**WHAT THE EXERCISE ASKS:**
Print out every line, exactly as written.

>>>

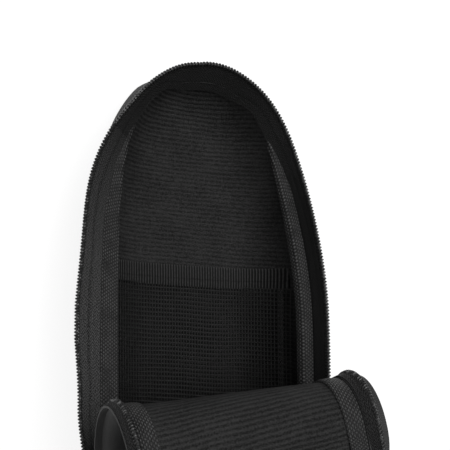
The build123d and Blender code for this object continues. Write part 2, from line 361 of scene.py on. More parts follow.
def rolled(point):
    """Carries a point of the closed lid to where it lies when the lid is rolled down."""
    u, v, depth = point.dot(FOLD_AXIS), point.dot(ACROSS_FOLD), DEPTH - point.z
    if v <= ROLL_START:
        return point.copy()
    if v >= ROLL_END:
        v, z = ROLL_START - (v - ROLL_END), ROLL_Z + ROLL_RADIUS + depth
    else:
        turn = math.pi * (v - ROLL_START) / (ROLL_END - ROLL_START) - math.pi / 2
        v = ROLL_START + (ROLL_RADIUS + depth) * math.cos(turn)
        z = ROLL_Z + (ROLL_RADIUS + depth) * math.sin(turn)
    return FOLD_AXIS * u + ACROSS_FOLD * v + Vector((0, 0, z))


def same(point):
    """For pieces that aren't on the lid."""
    return point


def crease(k):
    """Where the outer face of the roll stands half-way along board k, in metres."""
    middle = Vector((0, 0, DEPTH)) + ACROSS_FOLD * (ROLL_START + k * PITCH)
    return rolled(middle) * MM


def side_at(v, inset, side):
    """The point of the outline at one inset on the line of equal v, found in a few rounds."""
    x = side * (HALF_WIDTH - inset)
    for _ in range(8):
        y = (v + x * FOLD_AXIS.y) / FOLD_AXIS.x
        share = max(0.0, (y - ARCH_Y) / (ARCH_LENGTH - inset))
        x = side * (HALF_WIDTH - inset) * max(0.0, 1 - share ** ARCH_POWER) ** (1 / ARCH_POWER)
    return Vector((x, y, 0))


print("roll from", round(ROLL_START, 2), "to", round(ROLL_END, 2), "radius", round(ROLL_RADIUS, 2))

# %% [markdown]
# ## Node maths
# A weave is a formula of two directions, along and across the cloth. Wiring it by hand takes
# dozens of nodes. A small class turns node maths into ordinary arithmetic instead, so a weave
# reads like its formula.

# %% A socket that behaves like a number
def add_node(tree, kind, settings=None, sockets=None):
    """A new node: its settings are set first, then the values or links of its sockets."""
    node = tree.nodes.new(kind)
    for key, value in (settings or {}).items():
        setattr(node, key, value)
    for key, item in (sockets or {}).items():
        plug(tree, node.inputs[key], item)
    return node


def plug(tree, slot, item):
    item = getattr(item, "socket", item)
    if isinstance(item, bpy.types.NodeSocket):
        tree.links.new(item, slot)
    else:
        slot.default_value = item


class Value:
    """A number socket that can be added to, multiplied and so on, like a number."""

    def __init__(self, tree, socket):
        self.tree, self.socket = tree, socket

    def math(self, operation, *others, flipped=False):
        """A Math node. If flipped, this value comes after the other one."""
        items = (*others, self) if flipped else (self, *others)
        node = add_node(self.tree, "ShaderNodeMath", {"operation": operation},
                        dict(enumerate(items)))
        return Value(self.tree, node.outputs[0])

    def __add__(self, other):
        return self.math("ADD", other)

    def __radd__(self, other):
        return self.math("ADD", other, flipped=True)

    def __sub__(self, other):
        return self.math("SUBTRACT", other)

    def __rsub__(self, other):
        return self.math("SUBTRACT", other, flipped=True)

    def __mul__(self, other):
        return self.math("MULTIPLY", other)

    def __rmul__(self, other):
        return self.math("MULTIPLY", other, flipped=True)

    def __truediv__(self, other):
        return self.math("DIVIDE", other)

    def __rtruediv__(self, other):
        return self.math("DIVIDE", other, flipped=True)

    def wave(self, pitch):
        """1 on the middle of each thread and 0 between two threads."""
        return (self * (2 * math.pi / pitch)).math("COSINE") * 0.5 + 0.5

    def fraction(self):
        return self.math("FRACT")

    def whole(self):
        return self.math("FLOOR")

    def absolute(self):
        return self.math("ABSOLUTE")

    def zigzag(self):
        """1 at each whole number and 0 half-way between two."""
        return (self.fraction() - 0.5).absolute() * 2

    def held(self):
        """Kept from 0 to 1."""
        return self.math("MINIMUM", 1.0).math("MAXIMUM", 0.0)


print("a value can", [name for name in vars(Value) if not name.startswith("_")])

# %% [markdown]
# ## A cloth material
# Real cloth shows its weave twice: as colour, where the threads catch light or have worn pale,
# and as relief. This class reads the unrolled cloth's two directions from the UV map. It then
# has one method for each of the things that a weave changes.

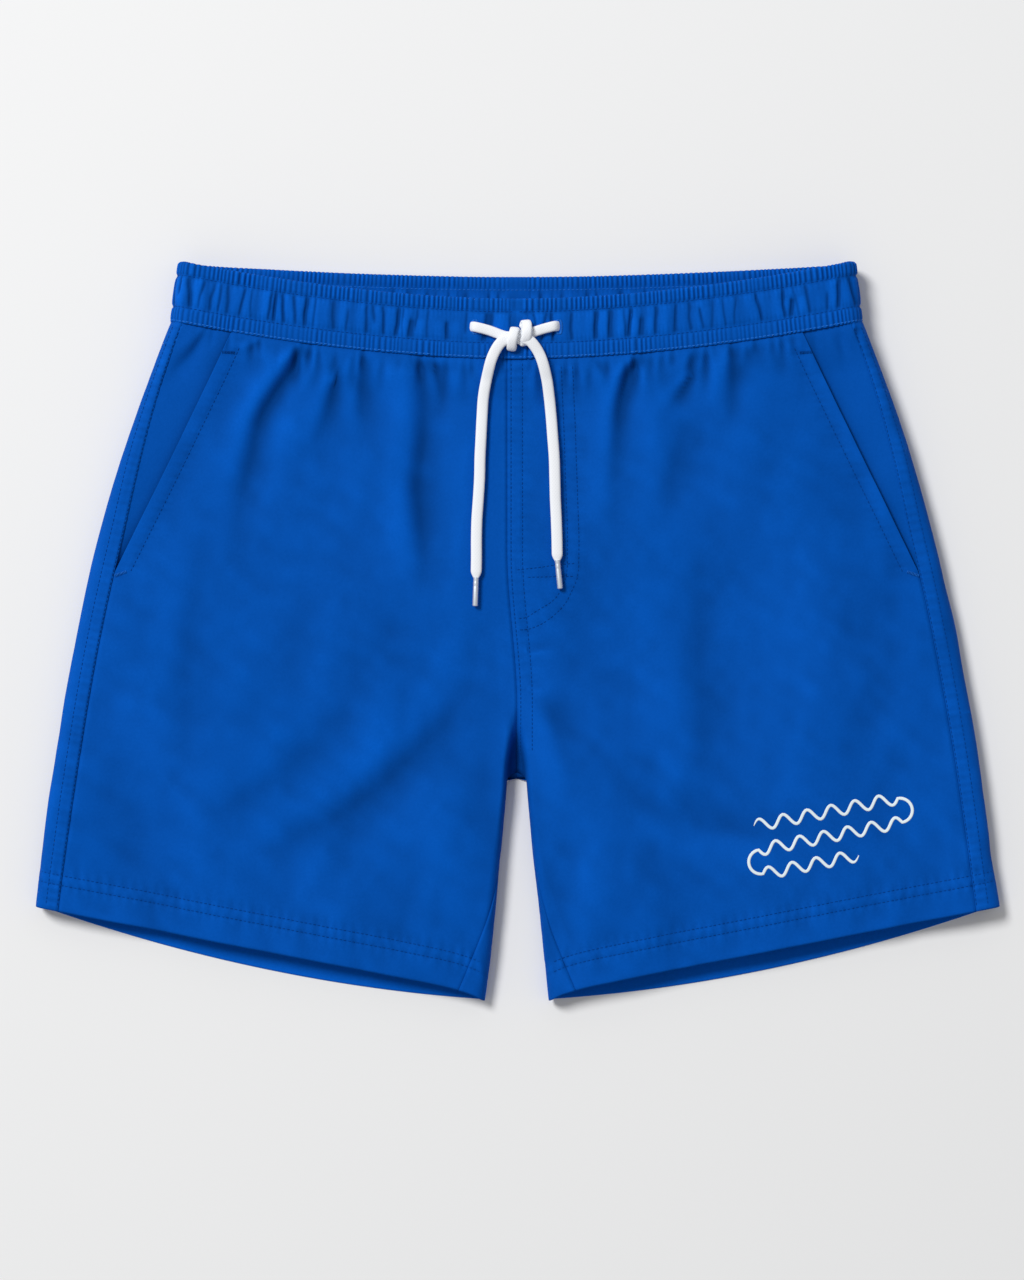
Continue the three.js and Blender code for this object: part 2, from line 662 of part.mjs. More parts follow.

<<<

**PROBLEM SOLUTION:**
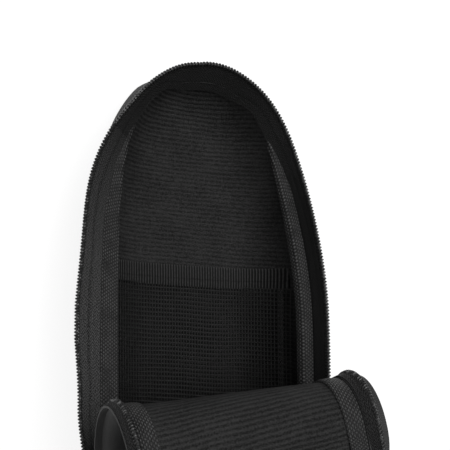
The build123d and Blender code for this object continues. Write part 2, from line 361 of scene.py on. More parts follow.
def rolled(point):
    """Carries a point of the closed lid to where it lies when the lid is rolled down."""
    u, v, depth = point.dot(FOLD_AXIS), point.dot(ACROSS_FOLD), DEPTH - point.z
    if v <= ROLL_START:
        return point.copy()
    if v >= ROLL_END:
        v, z = ROLL_START - (v - ROLL_END), ROLL_Z + ROLL_RADIUS + depth
    else:
        turn = math.pi * (v - ROLL_START) / (ROLL_END - ROLL_START) - math.pi / 2
        v = ROLL_START + (ROLL_RADIUS + depth) * math.cos(turn)
        z = ROLL_Z + (ROLL_RADIUS + depth) * math.sin(turn)
    return FOLD_AXIS * u + ACROSS_FOLD * v + Vector((0, 0, z))


def same(point):
    """For pieces that aren't on the lid."""
    return point


def crease(k):
    """Where the outer face of the roll stands half-way along board k, in metres."""
    middle = Vector((0, 0, DEPTH)) + ACROSS_FOLD * (ROLL_START + k * PITCH)
    return rolled(middle) * MM


def side_at(v, inset, side):
    """The point of the outline at one inset on the line of equal v, found in a few rounds."""
    x = side * (HALF_WIDTH - inset)
    for _ in range(8):
        y = (v + x * FOLD_AXIS.y) / FOLD_AXIS.x
        share = max(0.0, (y - ARCH_Y) / (ARCH_LENGTH - inset))
        x = side * (HALF_WIDTH - inset) * max(0.0, 1 - share ** ARCH_POWER) ** (1 / ARCH_POWER)
    return Vector((x, y, 0))


print("roll from", round(ROLL_START, 2), "to", round(ROLL_END, 2), "radius", round(ROLL_RADIUS, 2))

# %% [markdown]
# ## Node maths
# A weave is a formula of two directions, along and across the cloth. Wiring it by hand takes
# dozens of nodes. A small class turns node maths into ordinary arithmetic instead, so a weave
# reads like its formula.

# %% A socket that behaves like a number
def add_node(tree, kind, settings=None, sockets=None):
    """A new node: its settings are set first, then the values or links of its sockets."""
    node = tree.nodes.new(kind)
    for key, value in (settings or {}).items():
        setattr(node, key, value)
    for key, item in (sockets or {}).items():
        plug(tree, node.inputs[key], item)
    return node


def plug(tree, slot, item):
    item = getattr(item, "socket", item)
    if isinstance(item, bpy.types.NodeSocket):
        tree.links.new(item, slot)
    else:
        slot.default_value = item


class Value:
    """A number socket that can be added to, multiplied and so on, like a number."""

    def __init__(self, tree, socket):
        self.tree, self.socket = tree, socket

    def math(self, operation, *others, flipped=False):
        """A Math node. If flipped, this value comes after the other one."""
        items = (*others, self) if flipped else (self, *others)
        node = add_node(self.tree, "ShaderNodeMath", {"operation": operation},
                        dict(enumerate(items)))
        return Value(self.tree, node.outputs[0])

    def __add__(self, other):
        return self.math("ADD", other)

    def __radd__(self, other):
        return self.math("ADD", other, flipped=True)

    def __sub__(self, other):
        return self.math("SUBTRACT", other)

    def __rsub__(self, other):
        return self.math("SUBTRACT", other, flipped=True)

    def __mul__(self, other):
        return self.math("MULTIPLY", other)

    def __rmul__(self, other):
        return self.math("MULTIPLY", other, flipped=True)

    def __truediv__(self, other):
        return self.math("DIVIDE", other)

    def __rtruediv__(self, other):
        return self.math("DIVIDE", other, flipped=True)

    def wave(self, pitch):
        """1 on the middle of each thread and 0 between two threads."""
        return (self * (2 * math.pi / pitch)).math("COSINE") * 0.5 + 0.5

    def fraction(self):
        return self.math("FRACT")

    def whole(self):
        return self.math("FLOOR")

    def absolute(self):
        return self.math("ABSOLUTE")

    def zigzag(self):
        """1 at each whole number and 0 half-way between two."""
        return (self.fraction() - 0.5).absolute() * 2

    def held(self):
        """Kept from 0 to 1."""
        return self.math("MINIMUM", 1.0).math("MAXIMUM", 0.0)


print("a value can", [name for name in vars(Value) if not name.startswith("_")])

# %% [markdown]
# ## A cloth material
# Real cloth shows its weave twice: as colour, where the threads catch light or have worn pale,
# and as relief. This class reads the unrolled cloth's two directions from the UV map. It then
# has one method for each of the things that a weave changes.

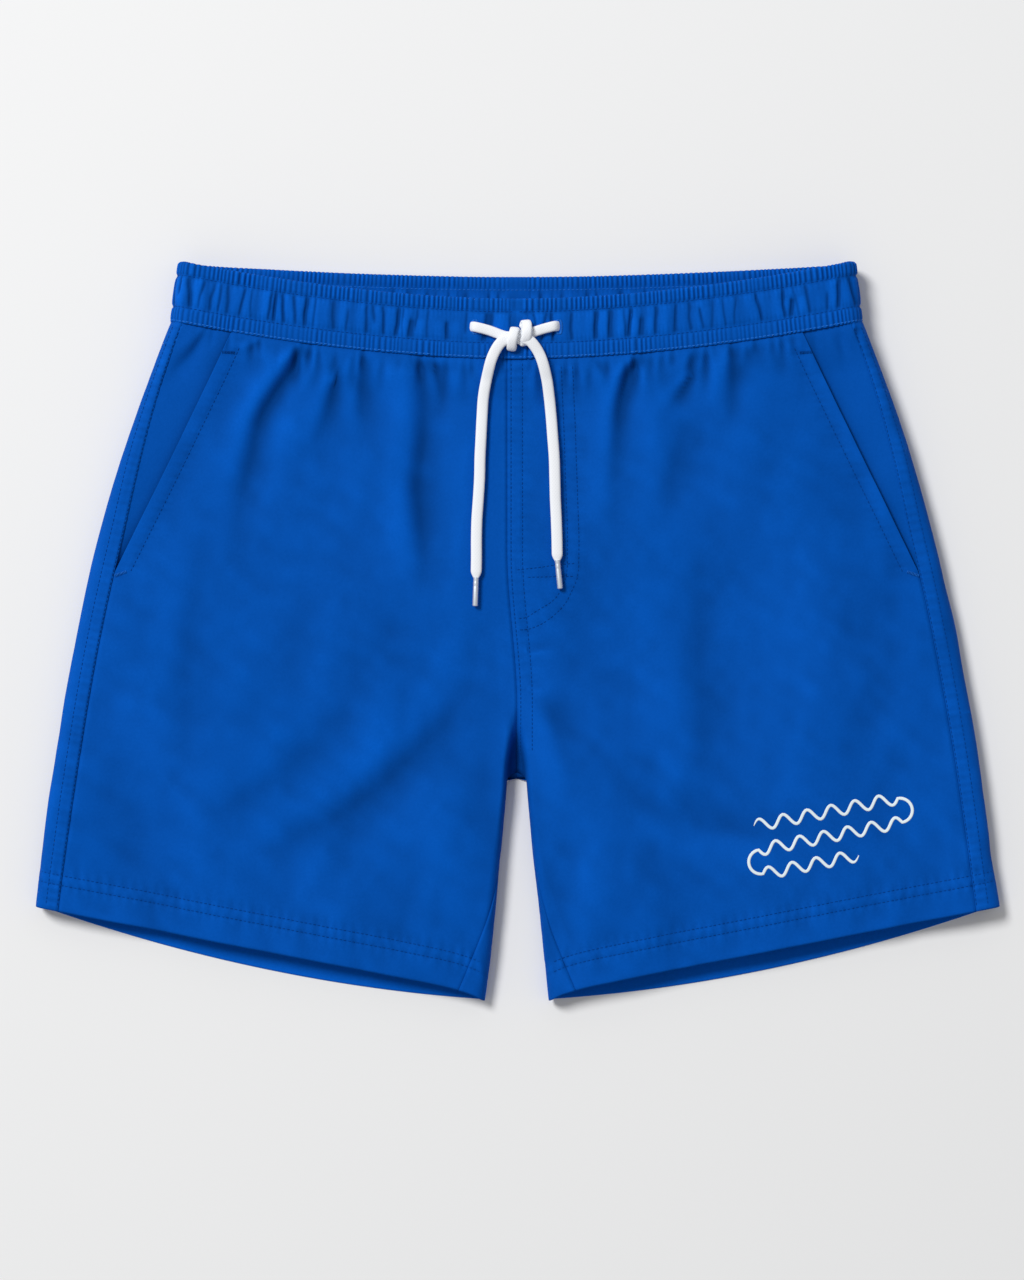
Continue the three.js and Blender code for this object: part 2, from line 662 of part.mjs. More parts follow.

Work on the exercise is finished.